§ Data:
>> Begin
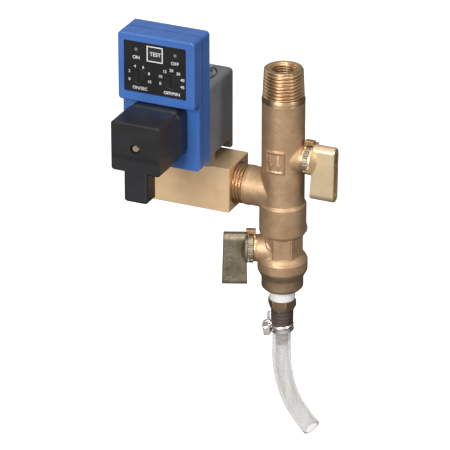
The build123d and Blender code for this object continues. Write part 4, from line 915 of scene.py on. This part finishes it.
lamp("key", (-0.15, -1.9, 0.75), (0.6, 1.1), 33)
lamp("fill", (1.9, -0.6, 0.7), (0.35, 1.2), 12)
lamp("top", (0.1, -0.3, 1.8), (1.0, 1.0), 10)
lamp("rim", (-1.6, 0.6, 0.9), (0.5, 1.0), 2)

# white for the camera; for the object grey by height and by facing, as the photograph's room was
world = bpy.data.worlds.new("world")
bpy.context.scene.world = world
world.use_nodes = True
sky = world.node_tree
coord = add(sky, "ShaderNodeTexCoord")
split = add(sky, "ShaderNodeSeparateXYZ")
facing = add(sky, "ShaderNodeVectorMath", operation="DOT_PRODUCT")
facing.inputs[1].default_value = (0.397, -0.918, 0.0)
together = add(sky, "ShaderNodeMath", operation="ADD")
pick = add(sky, "ShaderNodeMix", data_type="RGBA")
sky.links.new(coord.outputs["Generated"], split.inputs["Vector"])
sky.links.new(coord.outputs["Generated"], facing.inputs[0])


def graded(source, stops):
    """Grey level by pieces: (input, output) pairs."""
    node = add(sky, "ShaderNodeFloatCurve")
    points = node.mapping.curves[0].points
    node.mapping.use_clip = False
    points[0].location = ((stops[0][0] + 1) / 2, stops[0][1])
    points[1].location = ((stops[-1][0] + 1) / 2, stops[-1][1])
    for x, y in stops[1:-1]:
        points.new((x + 1) / 2, y)
    node.mapping.update()
    sky.links.new(spread(sky, source, 0.0, 1.0, -1.0, 1.0), node.inputs["Value"])
    return node.outputs["Value"]


by_height = [(-1.0, 0.10), (-0.2, 0.08), (0.3, 0.26), (1.0, 0.72)]
by_facing = [(-1.0, 0.06), (0.0, 0.05), (0.6, 0.34), (1.0, 0.62)]
sky.links.new(graded(split.outputs["Z"], by_height), together.inputs[0])
sky.links.new(graded(facing.outputs["Value"], by_facing), together.inputs[1])
sky.links.new(add(sky, "ShaderNodeLightPath").outputs["Is Camera Ray"], pick.inputs["Factor"])
sky.links.new(together.outputs["Value"], pick.inputs["A"])
pick.inputs["B"].default_value = (1.1, 1.1, 1.1, 1)
sky.links.new(pick.outputs["Result"], sky.nodes["Background"].inputs["Color"])
sky.nodes["Background"].inputs["Strength"].default_value = 0.95
bpy.context.scene.view_settings.view_transform = "Standard"
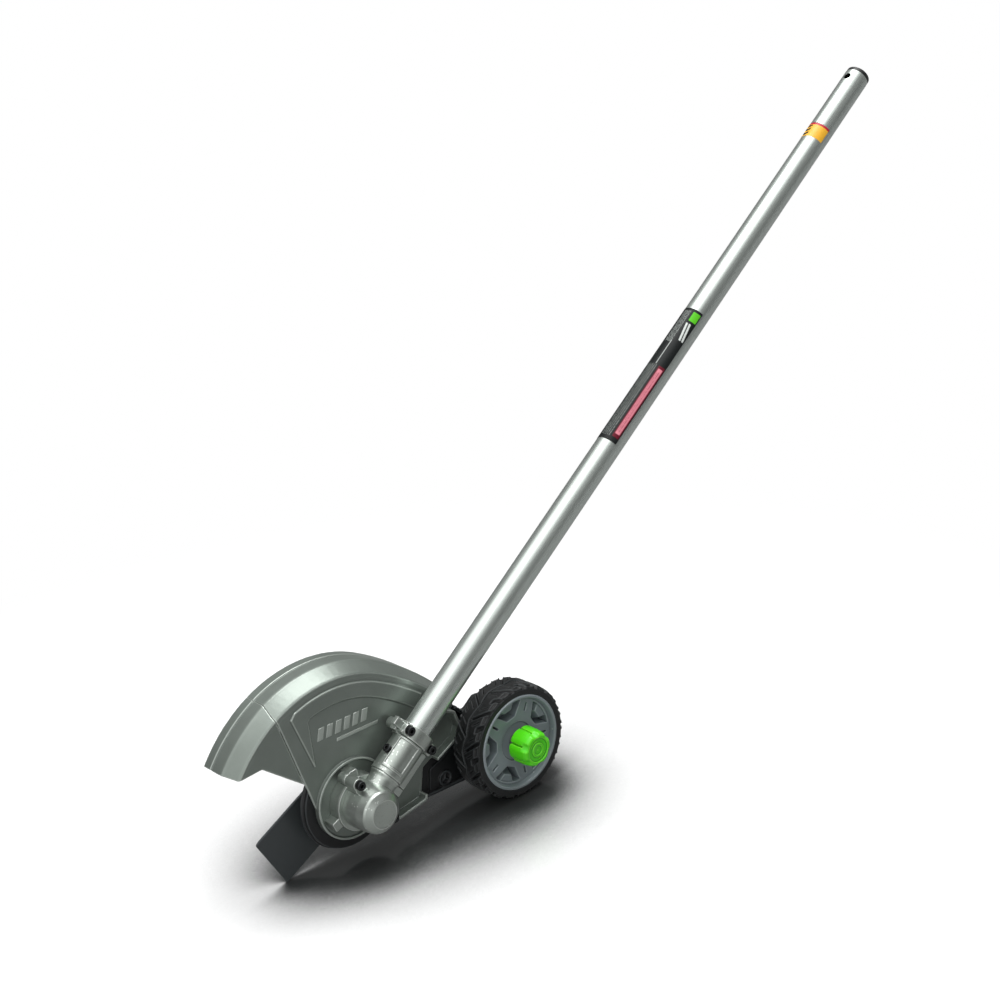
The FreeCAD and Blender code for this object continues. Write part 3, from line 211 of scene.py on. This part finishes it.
>> End
§ To be done: Write out, exactly and with nothing else, the lines of the listing above from its first line through the line with "(0.5, 1.0), 2)".

§ Full answer:
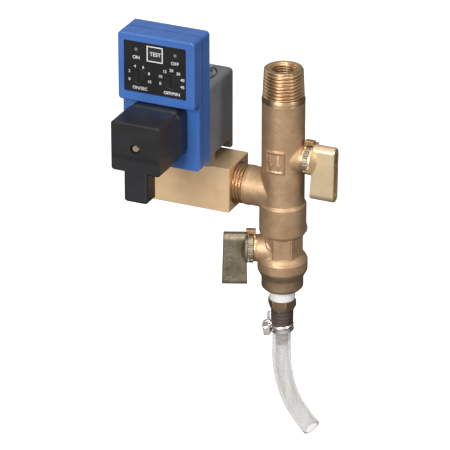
The build123d and Blender code for this object continues. Write part 4, from line 915 of scene.py on. This part finishes it.
lamp("key", (-0.15, -1.9, 0.75), (0.6, 1.1), 33)
lamp("fill", (1.9, -0.6, 0.7), (0.35, 1.2), 12)
lamp("top", (0.1, -0.3, 1.8), (1.0, 1.0), 10)
lamp("rim", (-1.6, 0.6, 0.9), (0.5, 1.0), 2)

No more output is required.